One was for a pretty plush desk job that I almost considered, but knew it wasn’t right. One didn’t work out time wise. And one was for a fantastic SEO firm in Portland that I continue to do work for when they need it.
One event has the potential to mean thousands of dollars in revenue if you’re willing to put yourself out there. When you meet in person, you don’t have to let your resume do all the talking for you. You can build rapport, make friends, and put your qualifications somewhat secondary to the fact that someone likes you.
If there’s someone in particular you want to connect with, straight up shoot them an email. You never know where it might lead. One email to Chris Guillebeau eventually led to me working as his affiliate manager.
Getting on mailing lists for organizations within your industry is one of the best ways I’ve found to hear about upcoming events. Meetup.com is also a good resource, as is tip #2 for building your business below.

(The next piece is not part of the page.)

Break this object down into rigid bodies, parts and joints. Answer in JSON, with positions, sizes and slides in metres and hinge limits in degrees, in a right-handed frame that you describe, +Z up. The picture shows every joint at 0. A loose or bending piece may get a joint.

Utilize the Power of Craigslist
If there’s a better tool out there for getting freelance business I’ve yet to find it. Craigslist is essentially classified ads for the modern day, and can benefit your business in numerous ways.
If you’re simply looking for a new career, they’ve got you covered – in just about every single market in America. At the very least you’ll be able to find a place to send an application – but if you want a shot at your dream job, I’d suggest sticking with strategy #1 and meet people in person.

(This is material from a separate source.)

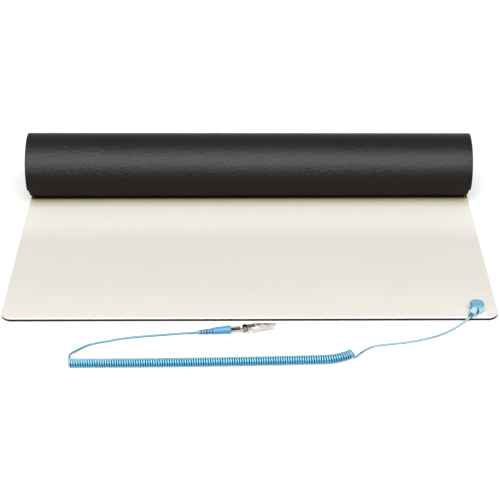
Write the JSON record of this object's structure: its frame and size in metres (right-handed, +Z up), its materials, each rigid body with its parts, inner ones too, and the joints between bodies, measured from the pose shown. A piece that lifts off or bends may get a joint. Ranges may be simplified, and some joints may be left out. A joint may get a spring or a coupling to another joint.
{
  "type": "esd bench mat with coiled grounding lead",
  "caption": "Two-layer static-control bench mat, partly rolled up, with a snap stud and a coiled grounding lead that ends in a banana plug and a crocodile clip.",
  "frame": {"origin": "centre of the partly rolled mat's footprint, on the surface it lies on; the lead is left out", "axes": "+X along the roll to the right, +Y from the mat's front edge to the roll, +Z up"},
  "size_m": [0.6, 0.4597, 0.088],
  "materials": {
    "mat_black": "fine matte leather grain",
    "mat_cream": "smooth matte with a faint grain",
    "nickel": "bright nickel plate",
    "clip_nickel": "nickel plate over pressed steel",
    "spring_steel": "drawn wire",
    "head_blue": "satin moulded",
    "plug_blue": "satin moulded",
    "collar_blue": "soft moulded",
    "cord_blue": "satin extruded sheath",
    "brass": "stamped",
    "copper_wire": "stranded wire",
    "tinned_wire": "tinned",
    "resistor_body": "lacquered"
  },
  "bodies": {
    "mat": {"mat_base_layer": "mat_black", "mat_top_layer": "mat_cream", "mat_stud": "nickel", "stud_eyelet": "nickel"},
    "grip_ring": {"snap_ring": "spring_steel"},
    "lead": {"snap_socket": "nickel", "socket_rivet": "nickel", "head_shell": "head_blue", "head_cap": "head_blue", "head_terminal": "brass", "series_resistor": "resistor_body", "resistor_leads": "tinned_wire", "head_conductor": "copper_wire", "head_strain_relief": "collar_blue", "cord_tail_head": "cord_blue", "cord_coil": "cord_blue", "cord_tail_plug": "cord_blue", "plug_strain_relief": "plug_blue", "plug_handle": "plug_blue", "plug_conductor": "copper_wire", "plug_pin": "nickel"},
    "sleeve": {"plug_sleeve": "spring_steel"},
    "clip": {"clip_lower_jaw": "clip_nickel", "clip_pin": "clip_nickel", "clip_spring": "spring_steel"},
    "clip_lever": {"clip_upper_jaw": "clip_nickel"}
  },
  "joints": [
    {"name": "snap_pull", "type": "slide", "parent": "mat", "child": "grip_ring", "axis": [0, 0, 1], "range_m": [0, 0.02]},
    {"name": "snap_swivel", "type": "hinge", "parent": "grip_ring", "child": "lead", "pos_m": [0.2743, -0.1642, 0.0041], "axis": [0, 0, 1], "range_deg": [0, 60]},
    {"name": "sleeve_turn", "type": "hinge", "parent": "lead", "child": "sleeve", "pos_m": [-0.01592, -0.20564, 0.00526], "axis": [0.995, 0.0871, 0.0489], "continuous": true},
    {"name": "clip_pull", "type": "slide", "parent": "sleeve", "child": "clip", "axis": [0.995, 0.0871, 0.0489], "range_m": [0, 0.012]},
    {"name": "jaw_open", "type": "hinge", "parent": "clip", "child": "clip_lever", "pos_m": [0.0014, -0.20413, 0.00381], "axis": [0.0872, -0.9962, 0], "range_deg": [0, 18], "stiffness_Nm_per_rad": 0.3, "springref_deg": -17.19}
  ]
}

Where Craigslist really shines is the power for finding project based work. If you have any kind of computer skills someone, somewhere is looking for you. I’ve found Craigslist is best for people with programming knowledge, but if you’ve got SEO skills, an eye for design, or even know how to do data entry, you can find work.
I utilized this for years to find clients for my house painting business. I paid my way through school by building a successful business via word of mouth and Craigslist. One post advertising my services led to a dozen inquiries and 3 booked jobs. 25% success rate is pretty awesome for something that took 15 minutes to type up.
If you have a bigger business, you can find qualified people to do all of the jobs you don’t know how (or don’t want) to do. For many people that need work, Craigslist is the very first place they go when they’re looking for work. So a simple post could net you with dozens of applicants to choose from – both qualified, and probably many that just aren’t quite there.
Because there are Craigslist pages for so many different cities, it’s useful for finding work outside of your hometown. Maybe you want to work remotely, or perhaps you’re looking to relocate, regardless this is an excellent resource to consider.
Make an Investment
One of the most difficult things for me to do has always been to invest in my business. I don’t mind putting in the time, but as soon as it comes to putting money towards it I’m super reluctant.
I discussed this in more depth last year in “Would You Rather Have a Beer or a Business?”
Making an investment in your business will help you grow it a bunch of ways. For one when I’ve got my own money on the line, I try a lot harder.
Take my personal goal of running a marathon. I paid $100 to register, and haven’t missed a training day yet – I almost passed up free tickets to the Blazers game last night just so I could get my run in for the day.
Contrast that to my attempt at P90x in November, which I got from a friend for free.
I lasted about 5 days.
To this point, any time I’ve made a significant investment in a business (with one or two exceptions), things of paid off many times over in all sorts of ways. Money, happiness, and opportunities just to name a few.
Whether you’re looking to grow a small freelance business, or a much larger corporation each of these strategies can help to boost just about every aspect of your venture.
In the future many of the blog posts about business are going to be geared towards people who want to live and work from anywhere in the world. My happiness quota has gone through the roof since I became location independent. That said, I can’t wait to see what happens in your business this year.